■ **Your task**
Nothing but the lines from the line with "for member in" through the end of the data is to be copied, and each is to be copied exactly.

** START OF Dataset content **

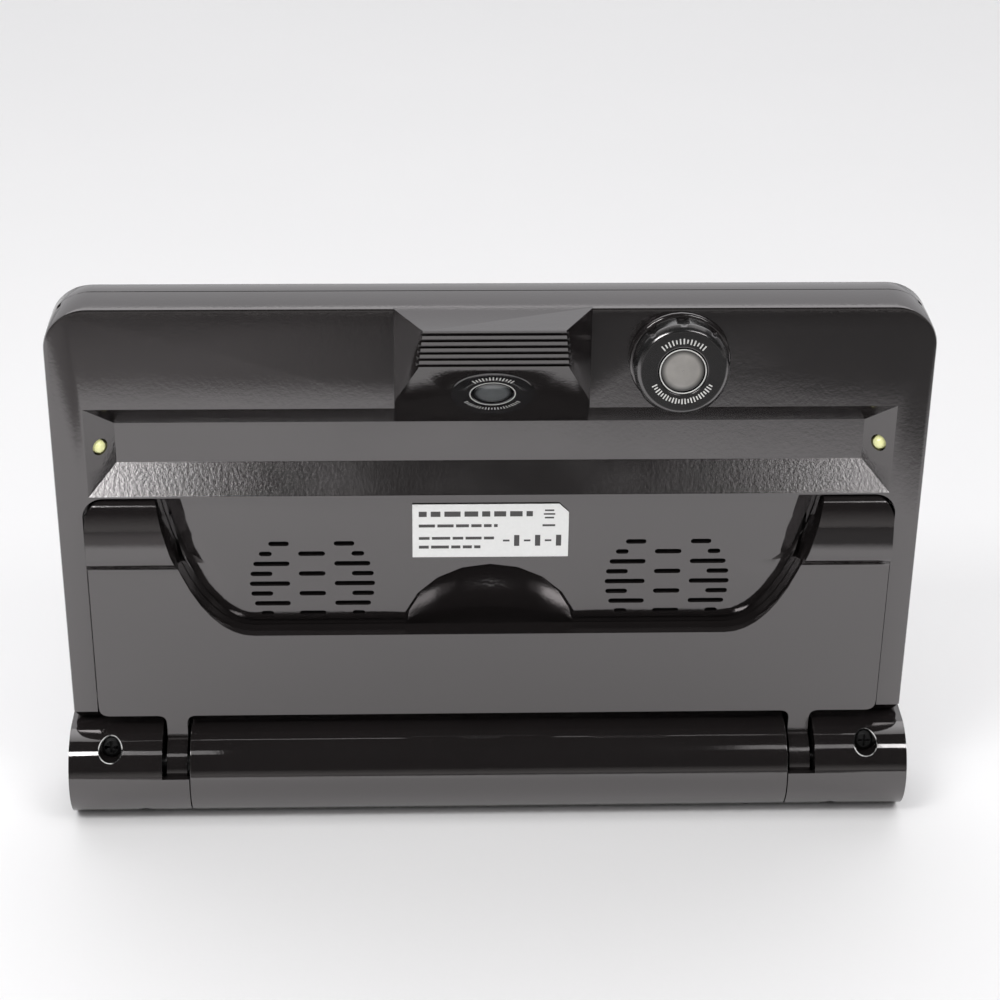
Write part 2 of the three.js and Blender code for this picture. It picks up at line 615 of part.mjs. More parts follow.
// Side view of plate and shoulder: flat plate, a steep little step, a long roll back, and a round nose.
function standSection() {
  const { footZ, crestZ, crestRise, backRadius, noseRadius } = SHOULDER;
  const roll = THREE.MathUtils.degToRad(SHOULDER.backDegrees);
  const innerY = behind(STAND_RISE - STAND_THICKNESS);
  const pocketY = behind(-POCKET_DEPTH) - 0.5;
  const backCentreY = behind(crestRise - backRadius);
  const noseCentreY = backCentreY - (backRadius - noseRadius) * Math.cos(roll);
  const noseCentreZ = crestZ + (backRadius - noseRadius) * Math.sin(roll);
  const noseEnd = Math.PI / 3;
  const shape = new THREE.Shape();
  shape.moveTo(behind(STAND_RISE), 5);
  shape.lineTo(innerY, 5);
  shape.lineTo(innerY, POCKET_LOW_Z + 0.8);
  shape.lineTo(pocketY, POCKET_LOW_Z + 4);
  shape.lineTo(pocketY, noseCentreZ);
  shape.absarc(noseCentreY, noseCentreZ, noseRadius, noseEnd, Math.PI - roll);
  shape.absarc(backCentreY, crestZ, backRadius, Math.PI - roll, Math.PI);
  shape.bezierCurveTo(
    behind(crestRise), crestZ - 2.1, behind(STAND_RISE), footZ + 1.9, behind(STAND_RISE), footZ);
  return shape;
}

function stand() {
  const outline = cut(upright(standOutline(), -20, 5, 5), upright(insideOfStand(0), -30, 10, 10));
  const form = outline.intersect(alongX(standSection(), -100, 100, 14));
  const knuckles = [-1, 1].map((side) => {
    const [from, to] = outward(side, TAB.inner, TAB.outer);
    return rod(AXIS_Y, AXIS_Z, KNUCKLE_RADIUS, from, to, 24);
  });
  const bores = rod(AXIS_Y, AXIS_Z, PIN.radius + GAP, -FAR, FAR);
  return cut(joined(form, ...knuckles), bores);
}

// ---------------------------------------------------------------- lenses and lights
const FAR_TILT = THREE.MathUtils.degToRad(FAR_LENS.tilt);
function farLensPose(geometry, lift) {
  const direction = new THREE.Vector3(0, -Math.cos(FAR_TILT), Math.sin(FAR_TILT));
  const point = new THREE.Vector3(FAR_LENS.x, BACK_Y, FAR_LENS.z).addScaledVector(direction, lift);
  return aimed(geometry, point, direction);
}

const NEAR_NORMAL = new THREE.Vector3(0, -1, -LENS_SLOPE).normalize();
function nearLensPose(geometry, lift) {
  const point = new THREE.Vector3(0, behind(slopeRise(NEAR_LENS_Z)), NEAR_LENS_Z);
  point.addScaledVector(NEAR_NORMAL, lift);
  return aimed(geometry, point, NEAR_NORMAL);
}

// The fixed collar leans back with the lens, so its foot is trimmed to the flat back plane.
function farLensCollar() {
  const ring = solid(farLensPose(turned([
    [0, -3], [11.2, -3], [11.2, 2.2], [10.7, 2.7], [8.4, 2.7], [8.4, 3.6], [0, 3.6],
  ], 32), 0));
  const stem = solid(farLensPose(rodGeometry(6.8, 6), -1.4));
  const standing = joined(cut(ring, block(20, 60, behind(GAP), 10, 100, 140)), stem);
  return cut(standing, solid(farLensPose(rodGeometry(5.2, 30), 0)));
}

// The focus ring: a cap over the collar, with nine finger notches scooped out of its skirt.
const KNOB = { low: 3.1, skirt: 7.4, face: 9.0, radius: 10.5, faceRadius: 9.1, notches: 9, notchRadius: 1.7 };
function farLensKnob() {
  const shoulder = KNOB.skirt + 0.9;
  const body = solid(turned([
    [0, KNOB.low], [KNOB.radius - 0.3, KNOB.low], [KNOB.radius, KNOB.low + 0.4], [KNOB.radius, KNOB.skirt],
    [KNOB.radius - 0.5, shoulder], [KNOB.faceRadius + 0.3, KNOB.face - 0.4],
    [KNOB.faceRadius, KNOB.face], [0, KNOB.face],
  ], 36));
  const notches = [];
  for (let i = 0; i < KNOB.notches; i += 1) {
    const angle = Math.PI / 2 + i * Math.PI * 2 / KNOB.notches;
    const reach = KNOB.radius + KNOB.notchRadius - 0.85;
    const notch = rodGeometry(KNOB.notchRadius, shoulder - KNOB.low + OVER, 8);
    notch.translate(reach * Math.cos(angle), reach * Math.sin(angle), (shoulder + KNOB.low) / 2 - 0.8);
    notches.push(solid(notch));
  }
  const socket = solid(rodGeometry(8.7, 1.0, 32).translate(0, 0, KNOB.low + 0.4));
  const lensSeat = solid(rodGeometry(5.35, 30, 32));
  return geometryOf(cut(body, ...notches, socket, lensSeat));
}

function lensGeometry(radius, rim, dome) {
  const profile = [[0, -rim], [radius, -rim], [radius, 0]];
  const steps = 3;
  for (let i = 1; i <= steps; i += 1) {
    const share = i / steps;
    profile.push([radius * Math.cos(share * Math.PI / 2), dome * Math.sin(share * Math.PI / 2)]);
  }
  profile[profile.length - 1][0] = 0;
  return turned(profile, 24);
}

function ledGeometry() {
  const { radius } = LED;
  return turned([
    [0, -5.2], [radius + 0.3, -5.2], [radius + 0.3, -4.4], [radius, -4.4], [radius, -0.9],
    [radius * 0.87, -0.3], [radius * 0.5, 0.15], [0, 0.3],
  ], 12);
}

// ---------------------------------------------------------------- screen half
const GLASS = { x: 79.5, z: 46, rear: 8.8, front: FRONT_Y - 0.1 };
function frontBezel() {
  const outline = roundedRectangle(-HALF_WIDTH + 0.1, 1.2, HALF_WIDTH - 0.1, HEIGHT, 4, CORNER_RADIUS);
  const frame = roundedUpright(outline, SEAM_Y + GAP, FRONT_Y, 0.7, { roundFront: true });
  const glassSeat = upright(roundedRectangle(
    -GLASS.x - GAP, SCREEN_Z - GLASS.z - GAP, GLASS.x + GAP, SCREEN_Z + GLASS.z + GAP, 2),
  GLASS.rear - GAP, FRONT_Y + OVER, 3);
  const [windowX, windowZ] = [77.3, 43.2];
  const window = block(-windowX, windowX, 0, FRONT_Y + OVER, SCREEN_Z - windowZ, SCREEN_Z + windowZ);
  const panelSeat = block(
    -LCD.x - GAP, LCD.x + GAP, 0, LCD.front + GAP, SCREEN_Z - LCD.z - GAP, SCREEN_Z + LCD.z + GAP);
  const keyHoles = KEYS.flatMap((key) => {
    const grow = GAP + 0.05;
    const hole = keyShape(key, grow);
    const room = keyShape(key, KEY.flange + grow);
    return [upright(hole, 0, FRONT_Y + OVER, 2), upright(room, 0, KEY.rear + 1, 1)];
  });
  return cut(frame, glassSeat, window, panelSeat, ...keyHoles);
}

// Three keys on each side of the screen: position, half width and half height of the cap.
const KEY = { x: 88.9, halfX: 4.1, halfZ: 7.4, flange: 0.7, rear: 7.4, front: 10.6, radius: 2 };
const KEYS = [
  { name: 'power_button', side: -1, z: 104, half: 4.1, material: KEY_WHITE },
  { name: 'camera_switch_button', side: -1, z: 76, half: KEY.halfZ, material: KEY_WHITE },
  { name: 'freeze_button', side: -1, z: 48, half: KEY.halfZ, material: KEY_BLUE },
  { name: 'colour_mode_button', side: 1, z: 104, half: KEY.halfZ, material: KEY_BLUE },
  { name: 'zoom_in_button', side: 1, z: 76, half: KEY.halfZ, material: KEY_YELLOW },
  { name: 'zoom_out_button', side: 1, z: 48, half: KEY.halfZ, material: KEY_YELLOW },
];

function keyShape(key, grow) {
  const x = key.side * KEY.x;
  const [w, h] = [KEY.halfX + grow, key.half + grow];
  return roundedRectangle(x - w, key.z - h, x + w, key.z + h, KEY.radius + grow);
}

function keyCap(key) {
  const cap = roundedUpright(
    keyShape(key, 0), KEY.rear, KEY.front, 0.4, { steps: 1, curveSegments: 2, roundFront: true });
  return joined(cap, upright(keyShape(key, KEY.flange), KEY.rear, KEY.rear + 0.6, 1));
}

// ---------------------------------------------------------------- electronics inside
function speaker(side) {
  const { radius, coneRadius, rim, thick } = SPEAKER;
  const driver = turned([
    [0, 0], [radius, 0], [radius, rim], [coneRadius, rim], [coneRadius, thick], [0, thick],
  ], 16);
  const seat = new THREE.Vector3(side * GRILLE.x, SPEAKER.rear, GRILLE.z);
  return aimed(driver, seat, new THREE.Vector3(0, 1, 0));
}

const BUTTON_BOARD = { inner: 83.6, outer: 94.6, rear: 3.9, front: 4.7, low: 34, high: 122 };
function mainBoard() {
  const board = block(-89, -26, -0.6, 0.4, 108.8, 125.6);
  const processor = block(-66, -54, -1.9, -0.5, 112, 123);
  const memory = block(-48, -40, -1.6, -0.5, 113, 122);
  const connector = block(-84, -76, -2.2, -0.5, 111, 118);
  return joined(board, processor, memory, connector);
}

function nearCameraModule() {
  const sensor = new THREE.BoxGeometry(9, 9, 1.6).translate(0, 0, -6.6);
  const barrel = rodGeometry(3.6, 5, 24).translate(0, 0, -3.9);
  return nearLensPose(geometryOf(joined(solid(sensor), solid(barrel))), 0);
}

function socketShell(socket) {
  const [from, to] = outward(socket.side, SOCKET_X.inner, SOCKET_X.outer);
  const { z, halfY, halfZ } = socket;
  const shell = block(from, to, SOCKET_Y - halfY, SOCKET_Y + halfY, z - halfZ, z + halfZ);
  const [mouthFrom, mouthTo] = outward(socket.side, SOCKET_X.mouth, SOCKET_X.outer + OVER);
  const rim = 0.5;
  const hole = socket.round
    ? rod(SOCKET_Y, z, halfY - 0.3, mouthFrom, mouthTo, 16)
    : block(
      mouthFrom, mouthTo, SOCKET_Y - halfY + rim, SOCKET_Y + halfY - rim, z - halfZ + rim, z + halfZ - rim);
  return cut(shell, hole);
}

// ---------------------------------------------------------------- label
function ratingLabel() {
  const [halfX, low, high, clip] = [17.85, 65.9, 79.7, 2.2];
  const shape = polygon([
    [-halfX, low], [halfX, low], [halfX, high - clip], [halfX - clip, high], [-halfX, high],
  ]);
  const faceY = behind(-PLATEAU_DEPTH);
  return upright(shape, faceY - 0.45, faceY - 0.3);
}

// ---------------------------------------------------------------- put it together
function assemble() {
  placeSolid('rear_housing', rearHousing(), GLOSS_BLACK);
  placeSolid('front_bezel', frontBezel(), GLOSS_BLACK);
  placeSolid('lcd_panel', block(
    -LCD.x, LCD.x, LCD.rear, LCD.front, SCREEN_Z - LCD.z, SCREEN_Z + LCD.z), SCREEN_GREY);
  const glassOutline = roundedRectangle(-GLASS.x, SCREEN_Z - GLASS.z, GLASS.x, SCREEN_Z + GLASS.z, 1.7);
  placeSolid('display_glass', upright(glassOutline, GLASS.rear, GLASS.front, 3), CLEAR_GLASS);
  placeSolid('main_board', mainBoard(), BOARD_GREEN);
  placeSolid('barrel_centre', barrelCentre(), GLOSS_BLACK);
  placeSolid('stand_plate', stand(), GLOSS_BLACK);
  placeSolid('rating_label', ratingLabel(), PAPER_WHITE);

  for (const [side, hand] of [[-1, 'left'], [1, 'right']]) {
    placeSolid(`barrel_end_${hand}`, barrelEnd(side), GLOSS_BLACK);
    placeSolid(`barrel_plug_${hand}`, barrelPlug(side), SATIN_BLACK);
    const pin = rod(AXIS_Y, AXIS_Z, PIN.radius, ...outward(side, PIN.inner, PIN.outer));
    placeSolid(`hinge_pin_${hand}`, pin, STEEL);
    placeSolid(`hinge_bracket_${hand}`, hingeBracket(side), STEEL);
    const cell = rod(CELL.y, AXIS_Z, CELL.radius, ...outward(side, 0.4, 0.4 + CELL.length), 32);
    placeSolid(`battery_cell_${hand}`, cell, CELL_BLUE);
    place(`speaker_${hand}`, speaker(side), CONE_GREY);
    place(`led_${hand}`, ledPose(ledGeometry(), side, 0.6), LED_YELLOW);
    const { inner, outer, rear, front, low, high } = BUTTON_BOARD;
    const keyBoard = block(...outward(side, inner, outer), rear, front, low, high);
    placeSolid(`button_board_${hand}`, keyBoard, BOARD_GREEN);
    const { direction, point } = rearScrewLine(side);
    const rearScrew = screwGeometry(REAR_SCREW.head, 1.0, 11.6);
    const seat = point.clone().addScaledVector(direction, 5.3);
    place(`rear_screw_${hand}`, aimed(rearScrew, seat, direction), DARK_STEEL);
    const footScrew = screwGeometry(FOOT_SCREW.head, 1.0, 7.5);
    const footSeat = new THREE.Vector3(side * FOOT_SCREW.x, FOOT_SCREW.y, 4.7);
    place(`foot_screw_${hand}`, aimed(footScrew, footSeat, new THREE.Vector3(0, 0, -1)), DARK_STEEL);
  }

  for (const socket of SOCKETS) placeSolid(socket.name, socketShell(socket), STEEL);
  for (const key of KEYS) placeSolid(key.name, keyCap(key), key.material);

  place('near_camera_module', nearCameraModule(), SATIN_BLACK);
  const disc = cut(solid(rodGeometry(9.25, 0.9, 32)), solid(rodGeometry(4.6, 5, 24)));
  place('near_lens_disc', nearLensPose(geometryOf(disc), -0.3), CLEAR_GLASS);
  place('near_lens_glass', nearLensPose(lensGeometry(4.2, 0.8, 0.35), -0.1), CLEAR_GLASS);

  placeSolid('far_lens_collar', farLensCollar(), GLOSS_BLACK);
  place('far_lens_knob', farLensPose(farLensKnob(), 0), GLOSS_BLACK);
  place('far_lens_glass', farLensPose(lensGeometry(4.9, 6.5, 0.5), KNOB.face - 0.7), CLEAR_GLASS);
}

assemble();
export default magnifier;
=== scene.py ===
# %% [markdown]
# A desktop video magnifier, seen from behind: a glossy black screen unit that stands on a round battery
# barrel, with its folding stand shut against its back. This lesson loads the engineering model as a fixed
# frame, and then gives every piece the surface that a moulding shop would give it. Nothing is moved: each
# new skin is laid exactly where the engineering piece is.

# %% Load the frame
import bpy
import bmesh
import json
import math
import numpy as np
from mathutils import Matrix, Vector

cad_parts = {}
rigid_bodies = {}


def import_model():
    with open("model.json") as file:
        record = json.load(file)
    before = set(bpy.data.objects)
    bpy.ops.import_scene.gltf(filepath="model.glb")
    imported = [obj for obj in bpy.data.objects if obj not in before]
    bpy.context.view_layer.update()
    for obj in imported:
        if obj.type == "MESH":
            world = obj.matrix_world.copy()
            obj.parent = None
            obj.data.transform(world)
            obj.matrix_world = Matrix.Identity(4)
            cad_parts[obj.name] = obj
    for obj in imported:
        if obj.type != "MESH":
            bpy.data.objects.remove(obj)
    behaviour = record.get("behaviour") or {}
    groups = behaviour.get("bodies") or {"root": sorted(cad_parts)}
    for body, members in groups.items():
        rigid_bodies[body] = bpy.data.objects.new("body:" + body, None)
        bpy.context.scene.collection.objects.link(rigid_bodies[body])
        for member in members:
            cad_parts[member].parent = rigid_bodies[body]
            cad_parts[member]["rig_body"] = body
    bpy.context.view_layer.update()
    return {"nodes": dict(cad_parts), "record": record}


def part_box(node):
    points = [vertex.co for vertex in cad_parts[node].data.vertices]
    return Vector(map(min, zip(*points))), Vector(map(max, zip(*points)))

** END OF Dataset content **

■ **Finished task**
        for member in members:
            cad_parts[member].parent = rigid_bodies[body]
            cad_parts[member]["rig_body"] = body
    bpy.context.view_layer.update()
    return {"nodes": dict(cad_parts), "record": record}


def part_box(node):
    points = [vertex.co for vertex in cad_parts[node].data.vertices]
    return Vector(map(min, zip(*points))), Vector(map(max, zip(*points)))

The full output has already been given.